Introduction

If you have diabetes, you're at increased risk of various bone and joint disorders. Factors such as nerve damage (diabetic neuropathy), arterial disease and obesity may contribute to these problems — but often the cause isn't clear.

Click on the tabs to the left to learn more about various bone and joint disorders, including symptoms and treatment options.

Charcot joint

What is it?
Charcot (shahr-KO) joint, also called neuropathic arthropathy, occurs when a joint deteriorates because of nerve damage — a common complication of diabetes. Charcot joint primarily affects the feet.

What are the symptoms?
You might have numbness and tingling or loss of sensation in the affected joints. They may become unstable, swollen or deformed.

How is it treated?
If detected early, progression of the disease can be slowed. Limiting weightbearing activities and use of orthotic supports to the affected joint and surrounding structures can help.

Diabetic hand syndrome

What is it?
Diabetic hand syndrome, also called cheiroarthropathy, is a disorder in which the skin on the hands becomes waxy and thickened.
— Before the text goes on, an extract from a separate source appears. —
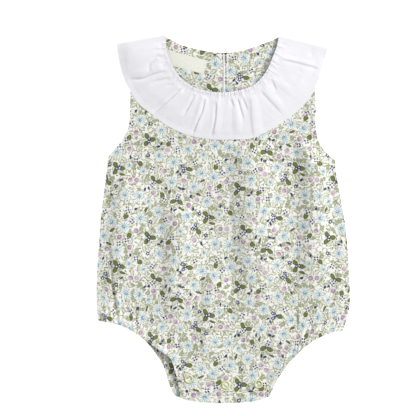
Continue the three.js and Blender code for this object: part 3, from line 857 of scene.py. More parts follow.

Eventually finger movement is limited. What causes diabetic hand syndrome isn't known. It's most common in people who have a long history of diabetes.

What are the symptoms?
You may be unable to fully extend your fingers or to press your palms together flat.

How is it treated?
Better management of blood glucose levels and physical therapy can slow the progress of this condition.

Osteoporosis

What is it?
Osteoporosis is a disorder that causes bones to become weak and prone to fracture. People who have type 1 diabetes have an increased risk of osteoporosis.

What are the symptoms?
Osteoporosis rarely causes symptoms in the early stages. Eventually you may experience loss of height, stooped posture or bone fractures.

How is it treated?
A healthy lifestyle, including exercise and eating a well-balanced diet rich in calcium and vitamin D — including supplements if needed — are the best ways to address this condition.

Osteoarthritis

What is it?
Osteoarthritis is a joint disorder characterized by the breakdown of joint cartilage. It may affect any joint in your body. People who have type 2 diabetes have an increased risk of osteoarthritis, likely due to obesity — a risk factor for type 2 diabetes — rather than to the diabetes itself.

What are the symptoms?
Osteoarthritis may cause joint pain, swelling and stiffness, as well as loss of joint flexibility or movement.

How is it treated?
Treatment involves exercising and maintaining a healthy weight, caring for and resting the affected joint, medications for pain, and in rare cases surgery. Complimentary and alternative treatments — such as acupuncture and massage — also are recommended.

DISH

What is it?
Diffuse idiopathic skeletal hyperostosis (DISH), also called Forestier disease, is a hardening of tendons and ligaments that commonly affects the spine. DISH may be associated with type 2 diabetes, perhaps due to insulin or insulin-like growth factors that promote new bone growth.

What are the symptoms?
You may experience pain, stiffness or decreased range of motion in any affected part of your body. If DISH affects your spine, you may experience stiffness in your back or neck.

How is it treated?
Treatment involves managing symptoms, usually with analgesics (Tylenol, others), and in rare cases may require surgery to remove bone that has grown due to the condition.

Dupuytren contracture

What is it?
Dupuytren contracture is a deformity in which one or more fingers are bent toward the palm. It's caused by thickening and scarring of connective tissue in the palm of the hand and in the fingers. Dupuytren contracture is common in people who have a long history of diabetes, perhaps due to the metabolic changes related to diabetes.

What are the symptoms?
You may notice thickening of the skin on the palm of your hand. Eventually, you not be able to fully straighten one or more fingers.

How is it treated?
If you have pain, a steroid injection may help by reducing inflammation. Surgery is an option if the condition prevents you from being able to grasp objects.

Frozen shoulder

What is it?
Frozen shoulder is a condition characterized by shoulder pain and limited range of motion. It typically affects only one shoulder. Although the cause is often unknown, diabetes is a common risk factor.

What are the symptoms?
Frozen shoulder causes pain or tenderness with shoulder movement, stiffness of the joint, and decreased range of motion.

How is it treated?
If started early, aggressive physical therapy can help preserve movement and range of motion in the joint.